On the program that I'm on (~500k SLOC), we use 100%. That is a program requirement to proceed to the next phase of testing. Here are the reasons behind it:

  1. The program is used in some safety critical situations, and you don't want any off nominal conditions to not be tested

  2. If you aren't hitting 100%, then you either wrote code that isn't necessary, and are hence wasting money, or you aren't testing your off nominal paths completely. See #1.

  3. Your unit test scenarios should naturally get you close to 100%, regardless of the actual program code coverage metric you're using. If someone is at 95% based solely on their off nominal scenarios, requiring 100% isn't onerous (and, again, you should be asking why you aren't at a 100% then. See #2.)

Your mileage will certainly vary. If you aren't working on a mission / safety critical application, than you probably don't need to be worrying about your code coverage as much - however, I'd have to ask again: why are you writing code that you don't need?


Based on the comments I've received below, I should clarify. The program guideline is 100% code coverage for unit tests. That development process requirement can be waived if, for a technical reason, a branch of code cannot be reached (protected default constructor that is never called, etc.) Approval is usually granted from an external, independent portion of the organization (go go SQA).

From an integration / systems test, code coverage becomes moot, as you start looking at requirements coverage. That's a different ball of yarn altogether.

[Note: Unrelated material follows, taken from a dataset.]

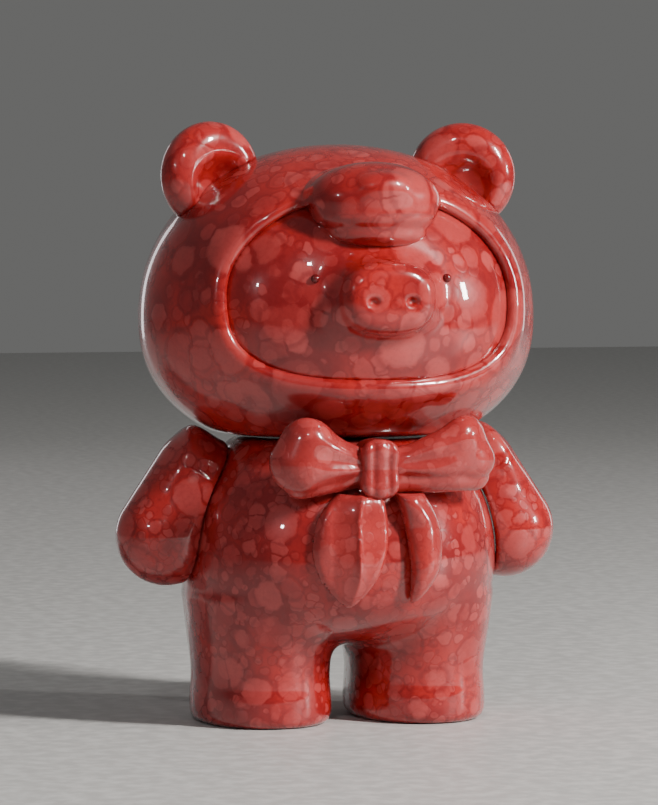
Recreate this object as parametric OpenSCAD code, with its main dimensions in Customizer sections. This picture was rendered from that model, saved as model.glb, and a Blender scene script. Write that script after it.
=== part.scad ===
// Articulated vinyl figure: a piglet in a hood with bear ears and a bear's muzzle, with a bow at its neck.
// Millimetres, +Z up, the face towards -Y. The origin is on the floor, under the neck's axis.
// Every vinyl piece is a hollow shell. The joints are hard-plastic pegs that snap into bushes.

/* [Head] */
// Half the width of the head at its widest
head_half_w = 40; // [39:0.5:41]
// From the neck's axis to the front of the head
head_front = 34.6; // [34.4:0.1:35]
// From the neck's axis to the back of the head
head_back = 39.4; // [39:0.1:39.8]
// Height of the widest part of the head above the floor
head_z = 81; // [80.5:0.5:81.5]
// Height of the crown above the widest part
head_up = 34.4; // [33:0.2:35]
// Depth of the underside below the widest part, before it is cut flat
head_down = 27.8; // [27.4:0.2:28.2]
// Height of the head's flat underside above the floor
head_base = 57.4; // [57.4:0.1:57.6]

/* [Face] */
// Half the width of the hood's face opening
face_half_w = 28.4; // [27.6:0.2:29]
// Height of the face opening's widest line above the floor
face_z = 85.2; // [84.6:0.2:86]
// Half height of the opening above that line
face_up = 19.6; // [19:0.2:20.2]
// Half height of the opening below that line
face_down = 15.7; // [15.1:0.2:16.3]
// How far the face lies below the hood's surface
face_sink = 1.1; // [0.8:0.1:1.5]
// Distance of the snout's flat end from the neck's axis
snout_reach = 39.4; // [39:0.1:39.8]

/* [Ears] */
// Radius of an ear
ear_r = 10.8; // [10:0.2:11.4]
// Distance of an ear's middle from the centre plane
ear_x = 26.6; // [26:0.2:27.4]
// Height of an ear's middle above the floor
ear_z = 109; // [108:0.5:110]

/* [Body] */
// Radius of the round torso
torso_r = 31.8; // [31.6:0.1:32]
// Height of the torso's middle above the floor
torso_z = 33; // [32.8:0.1:33.2]
// Height of the belly's lowest point above the floor
belly_z = 15.5; // [14:0.5:17]
// Distance of a leg's middle from the centre plane
leg_x = 16.1; // [15.8:0.1:16.4]
// Half the width of a leg
leg_half_w = 13.7; // [13.4:0.1:14]
// Half the depth of a leg, front to back
leg_half_d = 18; // [16:0.5:19]
// Wall thickness of the vinyl shells
wall = 2.2; // [1.8:0.1:2.4]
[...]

The original question was looking for real world situations: I agree that not (most?) all real world situations will warrant 100% code coverage on a unit test level, but there are certainly cases that do, and programs that do. And it is a habit of some developers to write code that they don't need, which then ends up untested. This becomes a maintenance nightmare, as a latter developer will call methods that were never "meant" to be used (or were included because someone thought they were a "good" idea). Shooting for 100% coverage forces you to answer the question "why did I write this?"

Matt Jordan
But is comparing unit testing to system testing for test coverage a good analogy? I don't quite think it is.
San Jacinto
The original post didn't specify system versus unit testing. As far as our program is concerned, the coverage is synonymous even if the testing is not - all units are tested to 100% code coverage.
Matt Jordan
@Matt Jordan: Sorry for the confusion about not explicitly mentioning 'unit testing' in the question. I hope it was implied.I agree with @San Jacinto: First, 100% coverage does not mean you've covered all the real-world scenarios. That is an NP-Complete problem (remember?). Second, there's code you have to write but is not tested. Default Constructors are not covered, for instance, where testing frameworks use overloaded constructors. Facade layers are not covered. That's the idea for their existence. Lastly, the answer to your question in point (3) is budget: time and money.
@Pita.O - you asked for real world situations. I gave you one - I guarantee that this program does shoot for 100% coverage. Do we always hit it? Of course not - for many of the reasons you listed. The mindset (and the Software Development Process) is still 100% coverage however, which is what my points were illustrating - if you aren't testing all of your code, you either didn't need to write it, or there must be a valid technical reason why you couldn't hit it. As far as budget - sometimes that is subordinate to safety and external auditing forces.
Matt Jordan
@Matt: I don't think our positions are different on the philosophy. Afterall, you just said, " Do we always hit it? Of course not ...". The problem is that while I am speaking in the context of a "specifications document" language, you are speaking from the general peer-motivational posture, which is great. But in my context, if you promise it, you must deliver it to the last letter. My quest is to put a number on paper that is truly attainable without breaking a conscientious developer's back.